Every summer, the folks on the north end of the Teton Valley anticipate the roar of a propane burner, knowing a balloon might land in their yard. After all, hot air balloons in the western skies are synonymous with summer. For many, it’s the way it’s always been. The balloons matter. But why? 

What was it that made the colorful giants tug at my heartstrings? 

Maybe it’s because we live our best lives when we are able to experience awe. I have only begun to discover the depth of this truth. I had the opportunity to experience awe in my childhood, so when I found it as an adult, I knew how to grab it and hold on. That’s the power of awe. It’s the goosebumps, not from the remnant night’s chill, but from that first roar of flame leaping skyward through the last call of darkness. It’s the way you breathe deeply, feeling the dancing air as the vibrant colors begin to swell. It’s the rough pull of the rope through your gloves as you restrain a growing giant. This magic is my THING. The sense of awe and wonder—the push toward something bigger. It matters.

The 2022 Teton Valley Balloon Rally will take place July 1 through July 4. For more information, visit tetonvalleyballoonrally.org. 

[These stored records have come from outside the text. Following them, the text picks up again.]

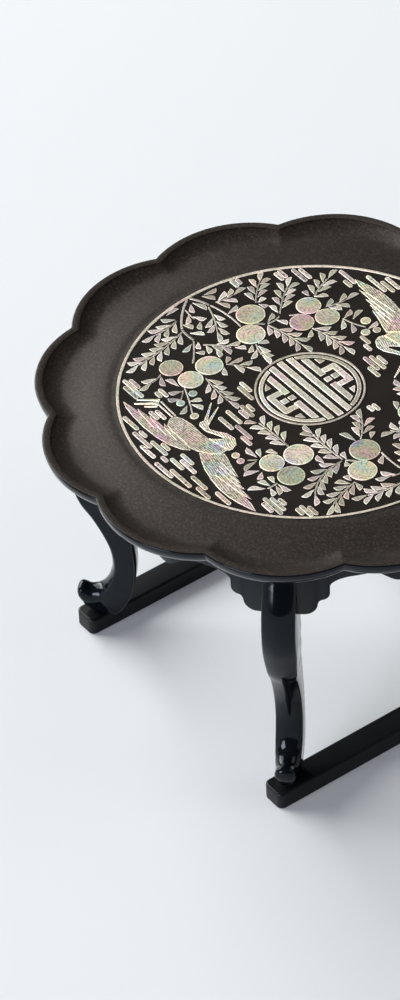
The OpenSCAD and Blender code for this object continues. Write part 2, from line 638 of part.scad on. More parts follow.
// Clouds: rows of round-ended bars along X; x, y, length
cloud_h = 2.6 * art;
clouds_twice = [
    [-11.5, -97.4, 8], [-41.5, -101, 15], [-29, -101, 7], [-13, -101, 16], [-25, -104.5, 18],
    [-3, -104.3, 6], [-14.5, -108, 14], [4.5, -110.2, 17], [5, -101, 12.5], [26.5, -100.8, 15],
    [11, -97.4, 15], [46, -98, 14], [35, -104.2, 13], [16.5, -106.8, 20], [5.5, -94, 12]];
clouds_once = [
    [-66, -81.6, 20], [-69, -78.4, 10], [-64, -84.8, 14], [-51.5, -70, 9], [-52, -73.2, 6],
    [-36.5, -82.8, 10], [-38.5, -86.2, 9], [70, -73.2, 7], [70, -76.4, 14], [69.5, -79.6, 18],
    [68.5, -82.8, 10], [87, -64, 9], [85, -67.2, 12], [83, -70.4, 7], [-25, -28.8, 11],
    [-20.5, -32.2, 15], [-8, -38, 7.5], [-7, -41.2, 13], [-6, -44.4, 9], [-7.5, -50.4, 15],
    [7, -54, 16], [-6, -57.4, 14], [14, -57.4, 10], [6.5, 49, 9.5], [6.5, 45.6, 15],
    [5, 42, 15], [12, 38.6, 11], [38, 20, 7], [37, 16.8, 6], [-52, 90, 19], [-45.5, 93.6, 13],
    [-68.2, 80.4, 16], [-63, 76.6, 8], [-87, 62.4, 12], [-88, 58.6, 15],
    [-95.5, 51.6, 9], [-95, 48.4, 9], [-106.5, 26.4, 6], [-106.5, 23.2, 8], [-14.5, 52.6, 9],
    [-8, 49.4, 7]];

module cloud_bar(c) {
    reach = (c[2] * art - cloud_h) / 2;
    translate([c[0], c[1]] * art) {
        square([2 * reach, cloud_h], center = true);
        for (side = [-1, 1]) translate([side * reach, 0]) circle(cloud_h / 2);
    }
}

module clouds() {
    color(pearl) shell_plate() {
        twice() for (c = clouds_twice) cloud_bar(c);
        for (c = clouds_once) cloud_bar(c);
    }
}

// Straight sliver that narrows from one width to another
module stroke(x0, y0, x1, y1, from, to) {
    d = [x1 - x0, y1 - y0] / norm([x1 - x0, y1 - y0]);
    n = [-d[1], d[0]] / 2 * art;
    a = [x0, y0] * art;
    b = [x1, y1] * art;
    polygon([a + n * from, a - n * from, b - n * to, b + n * to]);
}

// A flying crane: body, near wing, far wing, neck with head and open beak, legs and toes.
// Feather tips stand out along the wings, with slits between the feathers.
crane_body = [
    [-30, -81.2], [-29.4, -77], [-25, -74.8], [-18, -73.7], [-8, -74.2], [2, -73.5],
    [8.5, -72], [13.6, -71.3], [13.9, -75], [10.5, -80.3], [3, -85.3], [-2.2, -86.9],
    [-9, -86], [-20, -86.4], [-26.4, -85.2]];
crane_near_wing = [
    [-60, -93.1], [-53, -91.9], [-46, -91.6], [-49.6, -90.2], [-42, -89.6], [-36, -89.9],
    [-40, -88.4], [-32, -87.9], [-25.6, -88.2], [-29, -85.8], [-20, -86.8], [-9, -86.4],
    [-2.4, -87.3], [0, -87.9], [-4, -91.4], [-12, -94.7], [-22, -96.6], [-34, -97.2],
    [-46, -96.3], [-55, -94.9]];
crane_far_wing = [
    [14.4, -75.6], [15.4, -74.3], [19.4, -75.2], [28, -78], [36.8, -80.2], [33.2, -81.2],
    [41.8, -82.3], [38, -83.3], [47.6, -83.6], [43.4, -85.3], [57, -85.8], [50.4, -87.6],
    [60.6, -88.2], [66.8, -90], [62.5, -91.4], [55, -93.4], [46.9, -94.9], [37.5, -95],
    [28, -93.6], [18.8, -91.3], [12.5, -88.8], [5.2, -85.2], [11, -80.6]];
crane_neck = [
    [14, -70.8], [14.8, -68], [13, -64], [8, -61.4], [2, -62.4], [-3, -65.8], [-7.6, -68.2],
    [-11.6, -66.8], [-13.2, -70.7], [-8, -70.9], [-2, -68.2], [3.2, -66], [4.3, -67.4],
    [0.4, -72.1], [-1.4, -73.3], [2, -72.9], [8.5, -71.5]];
crane_slits = [
    [35.3, -81.2, 20, -80.4], [40.8, -83.1, 22, -83.2], [45.4, -85.1, 24, -86.2],
    [52.9, -87.4, 27, -89.6], [-48, -91.3, -30, -92.9], [-38.6, -89.5, -20, -91.2],
    [-27.1, -87.9, -12, -89.2]];
// Distance of the back crane from the front one's place turned by half a turn
crane_shift = [3.2, -7.6];

module crane() {
    color(pearl_green) shell_plate() {
        polygon(crane_body * art);
        difference() {
            union() {
                polygon(crane_near_wing * art);
                polygon(crane_far_wing * art);
            }
            for (c = crane_slits) stroke(c[0], c[1], c[2], c[3], 0.5, 0.1);
        }
        polygon(crane_neck * art);
        translate([-13.4, -68] * art) circle(2.8 * art);
        stroke(-14.8, -66, -26.2, -53.4, 2, 0.5);
        stroke(-12.6, -66, -20.6, -52.4, 2, 0.5);
        stroke(-30.4, -76.6, -46, -75.6, 0.8, 0.8);
        stroke(-30.6, -78.6, -44.6, -78.4, 0.8, 0.8);
        stroke(-48.6, -75.4, -43.8, -81, 1.2, 1.2);
        stroke(-48.2, -76.2, -56.4, -86, 1.5, 0.7);
        stroke(-46.4, -78.4, -54.4, -89.2, 1.5, 0.7);
        stroke(-44.4, -80.6, -48.6, -86, 1.3, 0.7);
    }
}

module crane_front() crane();
module crane_back() translate(crane_shift * art) rotate([0, 0, 180]) crane();

// ---------------------------------------------------------------- nodes

tray();
lacquer_ground();
border_ring();
medallion_ring();
medallion_band();
medallion_fret();
crane_front();
crane_back();
peaches();
berries();
leaves();
boughs();
clouds();
leg_front_right();
leg_back_right();
leg_back_left();
leg_front_left();
apron_right();
apron_back();
apron_left();
apron_front();
runner_right();
runner_left();
top_dowels();
foot_pegs();
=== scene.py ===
# Low tray table (soban): twelve-lobed lacquer tray with cut shell inlay on a cabriole stand.
# Sizes are in millimetres in this file and in metres in Blender (MM), apart from the lights and
# the floor, which are in metres here too. +Z is up.
import math
import random

import bmesh
import bpy
from mathutils import Matrix, Vector


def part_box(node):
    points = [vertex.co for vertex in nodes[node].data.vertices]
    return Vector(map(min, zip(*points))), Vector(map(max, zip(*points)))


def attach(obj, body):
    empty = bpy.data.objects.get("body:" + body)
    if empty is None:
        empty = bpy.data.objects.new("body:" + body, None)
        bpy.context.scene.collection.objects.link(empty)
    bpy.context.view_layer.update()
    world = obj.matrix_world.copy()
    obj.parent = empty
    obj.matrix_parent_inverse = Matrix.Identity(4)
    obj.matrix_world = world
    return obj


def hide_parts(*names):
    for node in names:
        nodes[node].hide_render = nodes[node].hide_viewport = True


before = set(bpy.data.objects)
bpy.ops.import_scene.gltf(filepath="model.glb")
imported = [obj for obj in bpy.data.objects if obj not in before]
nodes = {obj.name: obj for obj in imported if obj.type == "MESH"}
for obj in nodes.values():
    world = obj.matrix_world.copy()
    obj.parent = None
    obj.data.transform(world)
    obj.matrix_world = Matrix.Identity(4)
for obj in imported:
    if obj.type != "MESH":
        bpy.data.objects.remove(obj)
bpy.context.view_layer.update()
scene = bpy.context.scene
MM = 0.001
DEG = math.pi / 180

# ------------------------------------------------------------------ camera

AIM_HEIGHT = 202.7  # the camera was placed about the middle of the inlaid field
CAMERA_AZIMUTH = 54.2  # degrees from -Y towards +X
CAMERA_ELEVATION = 40.648
CAMERA_DISTANCE = 2963.9
CAMERA_YAW = 1.307  # turned from the line to the middle, left or right
CAMERA_PITCH = -1.235
CAMERA_ROLL = 2.181
CAMERA_LENS = 180.22
SENSOR_WIDTH = 36


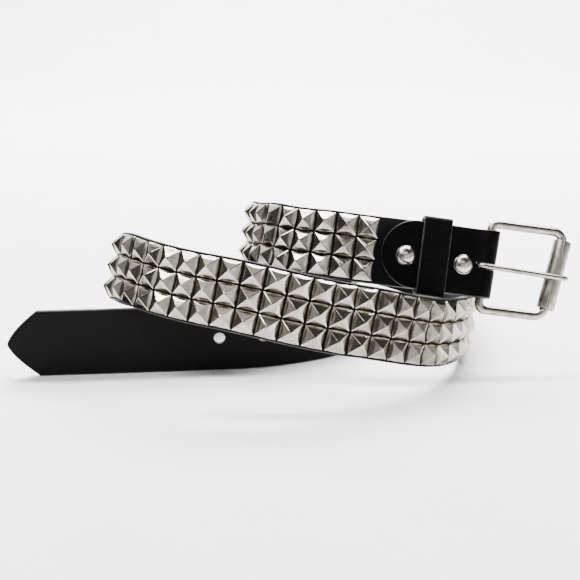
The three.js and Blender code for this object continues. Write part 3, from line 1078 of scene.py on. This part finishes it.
# A pale seamless floor that turns up into the backdrop.
FLOOR_HALF = 3.0
BACKDROP_AT = 1.4
BACKDROP_ROUND = 0.6
BACKDROP_STEPS = 12
FLOOR_BELOW = 0.0003


def seamless_floor():
    """The floor, in metres: flat under the belt, then curved up behind it."""
    line = [(-FLOOR_HALF, 0.0), (BACKDROP_AT, 0.0)]
    for step in range(1, BACKDROP_STEPS + 1):
        angle = step / BACKDROP_STEPS * QUARTER
        line.append(
            (
                BACKDROP_AT + BACKDROP_ROUND * math.sin(angle),
                BACKDROP_ROUND * (1 - math.cos(angle)),
            )
        )
    line.append((BACKDROP_AT + BACKDROP_ROUND, FLOOR_HALF))
    points = [(x, y, z - FLOOR_BELOW) for y, z in line for x in (-FLOOR_HALF, FLOOR_HALF)]
    faces = [(2 * i, 2 * i + 1, 2 * i + 3, 2 * i + 2) for i in range(len(line) - 1)]
    data = bpy.data.meshes.new("floor")
    data.from_pydata(points, [], faces)
    data.polygons.foreach_set("use_smooth", [True] * len(faces))
    made, tree, shader, place = material(
        "paper_sweep_white", {"Specular IOR Level": 0.1, "Roughness": 0.9}
    )
    fibre = add(tree, "ShaderNodeTexNoise", {"Scale": per_metre(PAPER_TONES)}, Vector=place)
    colour = add(
        tree,
        "ShaderNodeValToRGB",
        {"stops": [(0.3, "#f6f6f6"), (0.7, "#fafafa")]},
        Fac=fibre.outputs["Fac"],
    )
    tree.links.new(colour.outputs["Color"], shader.inputs["Base Color"])
    data.materials.append(made)
    floor = bpy.data.objects.new("floor", data)
    bpy.context.scene.collection.objects.link(floor)
    return floor


seamless_floor()


def softbox(name, place, target, width, height, watts):
    """A rectangular light, in metres, aimed at a target and hidden from the camera."""
    light = bpy.data.lights.new(name, "AREA")
    light.shape = "RECTANGLE"
    light.size, light.size_y = width, height
    light.energy = watts
    made = bpy.data.objects.new(name, light)
    made.location = place
    made.rotation_euler = (Vector(target) - Vector(place)).to_track_quat("-Z", "Y").to_euler()
    made.visible_camera = False
    bpy.context.scene.collection.objects.link(made)


# Soft walls of light at the sides for the studs' side facets, high ones for the upper facets, the
# ridges and the strap's top edge, and a wash that keeps the backdrop white.
MIDDLE = (0, 0, 0.04)
softbox("wall_right", (1.5, -0.9, 0.45), MIDDLE, 2.0, 1.0, 5.6)
softbox("wall_front_right", (0.45, -1.7, 0.4), MIDDLE, 1.4, 0.7, 3.2)
softbox("wall_right_back", (1.7, 0.45, 0.5), MIDDLE, 1.3, 0.9, 1.4)
softbox("high_back", (0.1, 1.2, 1.6), MIDDLE, 1.6, 0.7, 104)
softbox("high_left", (-0.72, -0.7, 1.5), MIDDLE, 0.6, 0.6, 16)
softbox("overhead_left", (-0.55, -0.4, 1.45), MIDDLE, 1.3, 1.5, 4.6)
softbox("wall_left", (-1.3, -0.85, 0.35), MIDDLE, 0.9, 0.7, 0.9)
softbox("front_high", (-0.15, -1.2, 1.02), MIDDLE, 1.5, 0.3, 3)
softbox("backdrop_wash", (0.0, 0.5, 1.9), (0, 1.9, 0.3), 2.6, 0.6, 215)

# A weak grey room fills what the lights leave dark.
ROOM_COLOUR = "#8d8b88"
ROOM_STRENGTH = 0.3
world = bpy.data.worlds.new("studio")
world.use_nodes = True
world.node_tree.nodes["Background"].inputs["Color"].default_value = linear(ROOM_COLOUR)
world.node_tree.nodes["Background"].inputs["Strength"].default_value = ROOM_STRENGTH
bpy.context.scene.world = world

# The photograph's own view, found by fitting the belt's outline to it.
CAMERA_FROM_PATH = Vector((-114.4, -590.8, 219.9))
CAMERA_PITCH = 16.41
CAMERA_LENS = 67.8
CAMERA_SENSOR = 36.0
camera = bpy.data.objects.new("camera", bpy.data.cameras.new("camera"))
camera.data.lens = CAMERA_LENS
camera.data.sensor_width = CAMERA_SENSOR
camera.location = onto_belt(CAMERA_FROM_PATH)
camera.rotation_euler = (math.radians(90 - CAMERA_PITCH), 0, 0)
bpy.context.scene.collection.objects.link(camera)
bpy.context.scene.camera = camera

bpy.context.view_layer.update()
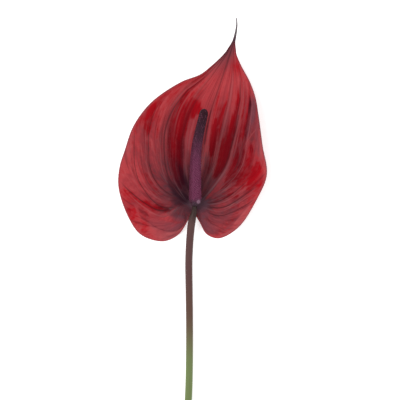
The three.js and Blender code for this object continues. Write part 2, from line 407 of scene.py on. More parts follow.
class Graph:
    """Adds nodes to a tree."""

    def __init__(self, tree):
        self.tree = tree

    def node(self, kind, settings=None, output=None, **inputs):
        """Adds a node: its settings first, then its sockets by identifier with _ for spaces."""
        node = self.tree.nodes.new(kind)
        for name, value in (settings or {}).items():
            if name == "stops":
                self.set_stops(node.color_ramp, value)
            else:
                setattr(node, name, value)
        sockets = {socket.identifier.replace(" ", "_"): socket for socket in node.inputs}
        for name, value in inputs.items():
            self.fill(sockets[name], value)
        outputs = {socket.identifier: socket for socket in node.outputs}
        return Field(self, outputs[output] if output else next(iter(outputs.values()), None))

    def set_stops(self, ramp, stops):
        while len(ramp.elements) < len(stops):
            ramp.elements.new(1.0)
        for element, (position, tone) in zip(ramp.elements, stops):
            element.position = position
            element.color = tone

    def fill(self, socket, value):
        if isinstance(value, Field):
            self.tree.links.new(value.socket, socket)
        else:
            socket.default_value = value

    def math(self, operation, first, second=0.0):
        return self.node("ShaderNodeMath", {"operation": operation}, Value=first, Value_001=second)

    def smooth(self, value, start, full):
        """0 at start and 1 at full, with soft ends."""
        settings = {"interpolation_type": "SMOOTHSTEP"}
        return self.node("ShaderNodeMapRange", settings, Value=value, From_Min=start, From_Max=full)

    def mix(self, factor, first, second):
        """From the first colour to the second as the factor goes from 0 to 1."""
        settings = {"data_type": "RGBA"}
        return self.node(
            "ShaderNodeMix", settings, "Result_Color", Factor_Float=factor, A_Color=first, B_Color=second
        )

    def ramp(self, factor, stops):
        """A colour that changes with the factor, from a place and a colour for each stop."""
        return self.node("ShaderNodeValToRGB", {"stops": stops}, "Color", Fac=factor)

    def blend(self, factor, first, second):
        """From the first number to the second as the factor goes from 0 to 1."""
        return first + (second - first) * factor

    def vector(self, x, y, z=0.0):
        return self.node("ShaderNodeCombineXYZ", X=x, Y=y, Z=z)

    def parts(self, vector):
        split = self.node("ShaderNodeSeparateXYZ", Vector=vector).socket.node
        return [Field(self, socket) for socket in split.outputs]


class Material(Graph):
    """A material with one surface shader."""

    def __init__(self, name):
        self.made = bpy.data.materials.new(name)
        self.made.use_nodes = True
        self.made.node_tree.nodes.clear()
        super().__init__(self.made.node_tree)

    def attribute(self, name):
        return self.node("ShaderNodeAttribute", {"attribute_name": name}, "Fac")

    def place(self):
        """Object coordinates in millimetres from the joint."""
        here = self.node("ShaderNodeTexCoord", output="Object")
        scaled = self.node("ShaderNodeVectorMath", {"operation": "SCALE"}, Vector=here, Scale=1 / MM)
        return self.node(
            "ShaderNodeVectorMath", {"operation": "SUBTRACT"}, Vector=scaled, Vector_001=tuple(JOINT)
        )

    def noise(self, vector, scale, detail=2.0, roughness=0.5):
        """Soft noise round 0.5."""
        return self.node(
            "ShaderNodeTexNoise", Vector=vector, Scale=scale, Detail=detail, Roughness=roughness
        )

    def bump(self, height, distance, strength):
        """Height is a share of the distance, in millimetres."""
        return self.node("ShaderNodeBump", Height=height, Distance=distance * MM, Strength=strength)

    def oval(self, centre, radii):
        """0 at the centre of an upright oval, 1 on its edge and more beyond, in millimetres."""
        x, y, _ = self.parts(self.place())
        return ((x - centre[0]) / radii[0]) ** 2 + ((y - centre[1]) / radii[1]) ** 2

    def coats(self, skin, value, coats):
        """Lays colours over a skin, each from the value where it starts to the one where it is full."""
        for start, full, tone in coats:
            skin = self.mix(self.smooth(value, start, full), skin, tone)
        return skin

    def surface(self, **inputs):
        shader = self.node("ShaderNodeBsdfPrincipled", **inputs)
        self.node("ShaderNodeOutputMaterial", Surface=shader)
        return self.made


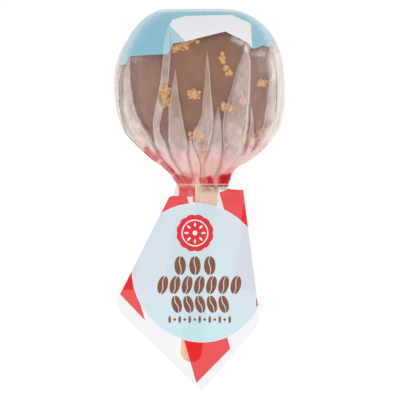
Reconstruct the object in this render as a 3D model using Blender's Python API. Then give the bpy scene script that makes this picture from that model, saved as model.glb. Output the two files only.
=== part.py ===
"""A chocolate caramel apple on a flat wooden stick, bagged in a gathered square of printed clear film.

It lies on its back, as a lolly does when it is put down: the apple's end and the tip of the stick touch
the surface. Everything is laid out first along the lolly: u to the right, v from the stick up to the
apple's flat foot, w towards the front. The lolly is then pitched down by PITCH and set on Z = 0, with
the middle of its bounding box on the Z axis. Lengths are in metres.
"""

import math
import random
from collections import namedtuple

import bmesh
import bpy
import numpy as np
from mathutils import Matrix, Vector

MM = 0.001

# How the lolly lies: the angle of its length below the horizontal.
PITCH = math.radians(18.0)

# The bagged apple. v = 0 is the widest level.
HEAD_HALF_WIDTH = 39.3 * MM
HEAD_CENTRE_U = 0.7 * MM
FOOT_LEVEL = 35.0 * MM
FOOT_REACH = 36.8 * MM
FOOT_POWER = 2.5
BELLY_REACH = 48.0 * MM
FOOT_DIMPLE = 0.8 * MM
FOOT_RING_SHARES = (0.35, 0.7, 0.9)
HEAD_ROWS = 31
SEGMENTS = 84

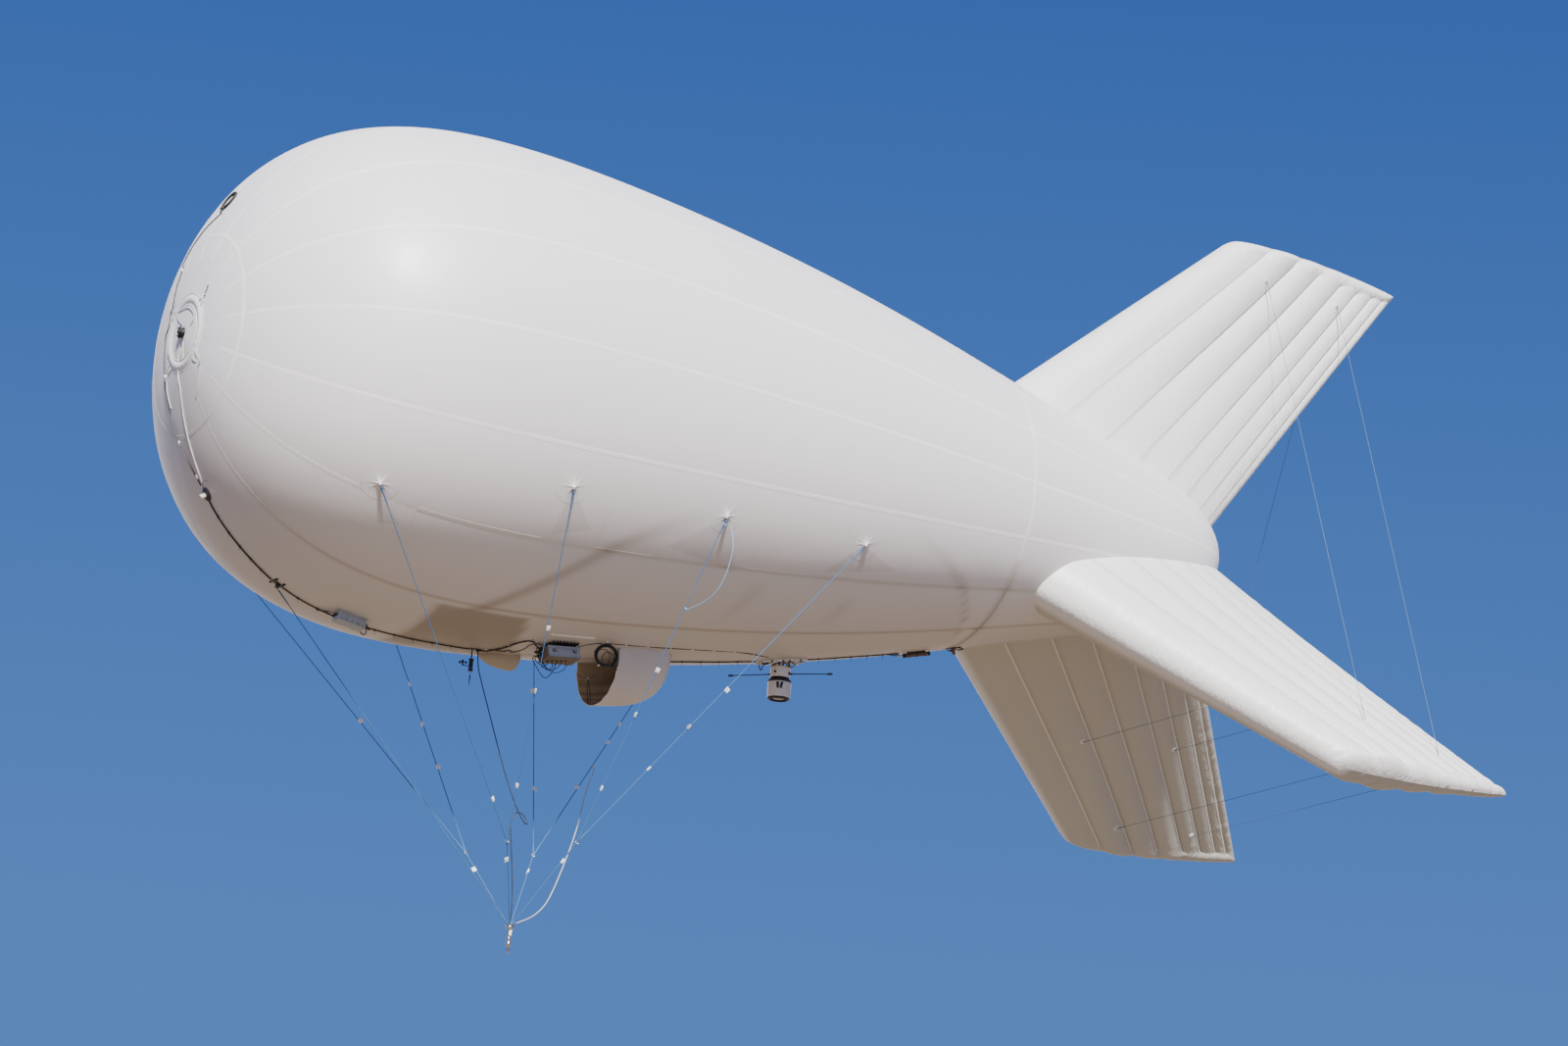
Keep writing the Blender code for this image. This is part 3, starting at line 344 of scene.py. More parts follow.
def on_skin(x, phi, lift=0.0):
    """A point lifted off the hull's fabric, its bulge between the seams included."""
    return on_hull(x, phi, lift + gore_bulge(x, phi))


def hull_frame(x, phi, lift=0.0):
    """A frame on the hull: Z points out, X aft."""
    out = hull_normal(x, phi)
    aft = Vector((1, 0, 0))
    aft = (aft - out * aft.dot(out)).normalized()
    turn = Matrix((aft, out.cross(aft), out)).transposed().to_4x4()
    return Matrix.Translation(on_hull(x, phi, lift)) @ turn


def up(height):
    return Vector((0, 0, height))


def spoke(angle):
    """The direction at an angle about Z."""
    return Vector((math.cos(angle), math.sin(angle), 0))


def spokes(count, first=0.0):
    """Directions at even steps about Z."""
    return [spoke(2 * math.pi * (i + first) / count) for i in range(count)]


def facing(direction):
    """The turn that points Z along a direction."""
    return direction.to_track_quat("Z", "Y").to_matrix().to_4x4()


def turn_of(frame):
    """A frame's turn without its place."""
    return frame.to_3x3().to_4x4()


def grid_faces(rows, columns, closed=False):
    """Quads over a grid of points; closed joins its last column to its first."""
    faces = []
    for row in range(rows - 1):
        for column in range(columns if closed else columns - 1):
            after = (column + 1) % columns
            a, b = row * columns + column, row * columns + after
            faces.append((a, b, b + columns, a + columns))
    return faces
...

Photograph by Jesse Roberts

Did you know?

  • The first hot air balloon event in Driggs landed on Father’s Day weekend in 1982. A local pilot, Fred Reed, attended a famed balloon event in Albuquerque and wanted to give it a try at home. 
  • Ira Koplow and the Teton Valley Chamber of Commerce grew the event astronomically, and the festival was moved to the Fourth of July weekend in 1984, bringing thousands of people to the valley.
  • The Teton Valley Chamber of Commerce managed the event for over 10 years, eventually voting to discontinue it in 2012.
  • Margaret Breffeilh, Virginia Powell Symons, and their team of volunteers took over the event in 2012, hosting a small, free affair with pilots who insisted on flying near the Tetons.
  • The Rally transitioned to a non-profit organization in 2015, providing annual scholarships to hot air balloon camps for middle and high school students, and comprehensive on-campus programs for elementary schools. 
  • In 2021 the Teton Valley Balloon Rally celebrated its 40th birthday with 25 hot air balloons, hundreds of campers, and thousands of attendees. Attendance is expected to be even higher in 2022.